Colin Griffith, President AIMIA

[The challenge of investment] is a big issue for new media content and here we have a double hurdle. We have the hurdle of investing in new media content to start with, and then there is the second hurdle of investing in Australian new media content. The first hurdle is big enough at the moment. Anyone from the venture capital (VC) industry will tell you that the last thing that they would ever invest in is content. They may invest in tools underlying content applications; but the last thing that they'll actually invest in, and particularly now, is content. So can you imagine the response if you want someone to invest in Australian new media content, let alone US new media content? Even the US VC industry won't invest in US content now.

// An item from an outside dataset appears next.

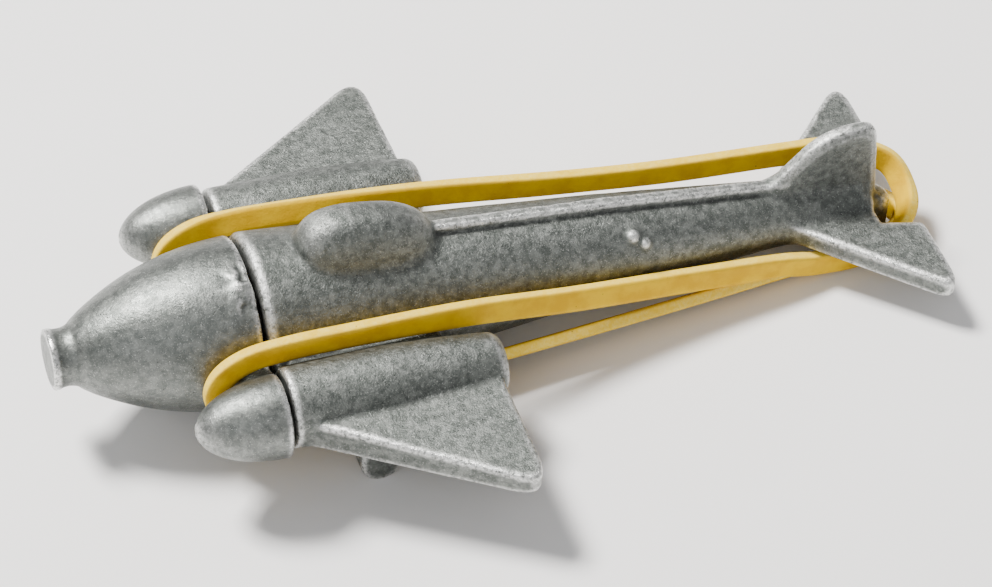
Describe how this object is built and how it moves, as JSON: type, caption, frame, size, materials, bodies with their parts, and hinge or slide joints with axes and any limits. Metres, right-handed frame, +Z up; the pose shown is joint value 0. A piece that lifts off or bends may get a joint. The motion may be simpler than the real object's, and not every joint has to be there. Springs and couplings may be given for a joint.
{
  "type": "cap-firing toy rocket",
  "caption": "Cast-zinc toy rocket plane whose nose casting slides on guide pegs and is held to the winged body by a stretched rubber band, to strike a paper cap.",
  "frame": {"origin": "on the surface the toy stands on, under the middle of its bounding box", "axes": "+X towards the nose, +Y to the port wing, +Z up; the rocket's own axis is pitched nose-up by 3.2 degrees in its rest stance"},
  "size_m": [0.114, 0.073, 0.0256],
  "materials": {
    "body_casting": "dull grey die-cast zinc alloy, mottled and finely pitted, with bright worn edges",
    "nose_casting": "smoother grey die-cast zinc alloy with a soft sheen and a cold-shut flaw near the rear rim",
    "worn_edge": "rubbed, brighter zinc on the raised seam along the back",
    "inner_metal": "darker zinc of the striking faces, guide pegs and tail hook",
    "rubber": "yellow rubber, chalky on top, with small nicks"
  },
  "bodies": {
    "airframe": {"fuselage": "body_casting", "canopy": "body_casting", "dorsal_spine": "worn_edge", "top_fin": "body_casting", "tail_hook": "inner_metal", "cap_anvil": "inner_metal", "rubber_band": "rubber", "left_tailplane": "body_casting", "left_wing": "body_casting", "left_engine_pod": "body_casting", "left_pod_bridge": "body_casting", "left_landing_foot": "body_casting", "right_tailplane": "body_casting", "right_wing": "body_casting", "right_engine_pod": "body_casting", "right_pod_bridge": "body_casting", "right_landing_foot": "body_casting"},
    "nose": {"nose_cone": "nose_casting", "nose_knob": "nose_casting", "striker": "inner_metal", "left_pod_nose": "nose_casting", "left_nose_web": "nose_casting", "left_guide_peg": "inner_metal", "right_pod_nose": "nose_casting", "right_nose_web": "nose_casting", "right_guide_peg": "inner_metal"}
  },
  "joints": [
    {"name": "nose_slide", "type": "slide", "parent": "airframe", "child": "nose", "axis": [0.9984, 0, 0.0565], "range_m": [0, 0.006], "stiffness_N_per_m": 100, "springref_m": -0.02, "deforming": ["rubber_band"]}
  ]
}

It is interesting that even during the dot com boom there wasn't much money being invested in content per se. People tend to think that the dot com boom was primarily about money being spent on content. Yes, there were some spectacular investments and spectacular crashes, the Kgrinds and Scapes, for example. But in some ways they were an aberration, because most of the money went into things like telcos and ISPs, more the pipes, infrastructure, tools and software, than the content. Even where money did go into content, a large component funded the technology behind the scenes.

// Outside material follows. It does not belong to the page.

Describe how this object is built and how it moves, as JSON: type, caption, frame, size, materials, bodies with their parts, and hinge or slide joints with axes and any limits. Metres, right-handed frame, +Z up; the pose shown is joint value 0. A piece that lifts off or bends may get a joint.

I think that one of the biggest challenges is exports. As indicated by the figures I quoted before, if you look at what's happening on those Internet pipes going to the States, generally we are sucking in the content. We are not sending a lot of content back. US people are not filling up those pipes, sucking back Australian content to the US. Two-way traffic is almost non-existent. Yes, there is a degree of US traffic to Australian websites but by and large that's fairly small, a couple of per cent on average. Interestingly, a federal government report looking at Australia's service industries and export opportunities quotes multimedia content as one of those areas where Australia has got great expertise and creative nous. The report suggests that that's the area where Australia stands to reap benefits from exporting content to the world. But there is a different picture if you actually look at what's happening on the ground. One reason for that is that the US market is incredibly insular, as you all would have found from experiences with music, film or particularly broadcasting. It is very, very difficult to export broadcasting content to the States.

Another big challenge: how do we harness the obvious skills, talent and expertise in the Australian industry and how do we get the investment into those industries? How do we create content that Australians want to use? And how do we create content that can earn revenue, particularly export revenue, either through Americans coming to visit Australian sites or Australian content being licensed off-shore.

I think perhaps one of the biggest challenges that we're about to face here relates to the impact of broadband interactive TV and where we want Australian content to be on those new platforms. Broadband has become the sexy new topic - it was the Internet and now it's broadband. Broadband will have a significant impact in Australia. Australia is a very small market with perhaps 150,000 consumer users, but that is projected to rise to several million over the next four to five years. An interesting aspect of broadband is that it is much more entertainment-based than the information-heavy Internet. Entertainment - traditional media content - becomes much more viable in that environment. The figures from the States show that once people take broadband, whatever their reason for taking it, their use of streaming doubles almost overnight. And most of that streaming involves entertainment-related content or news-related content. So broadband is interesting in that it does skew Internet use from where it is now.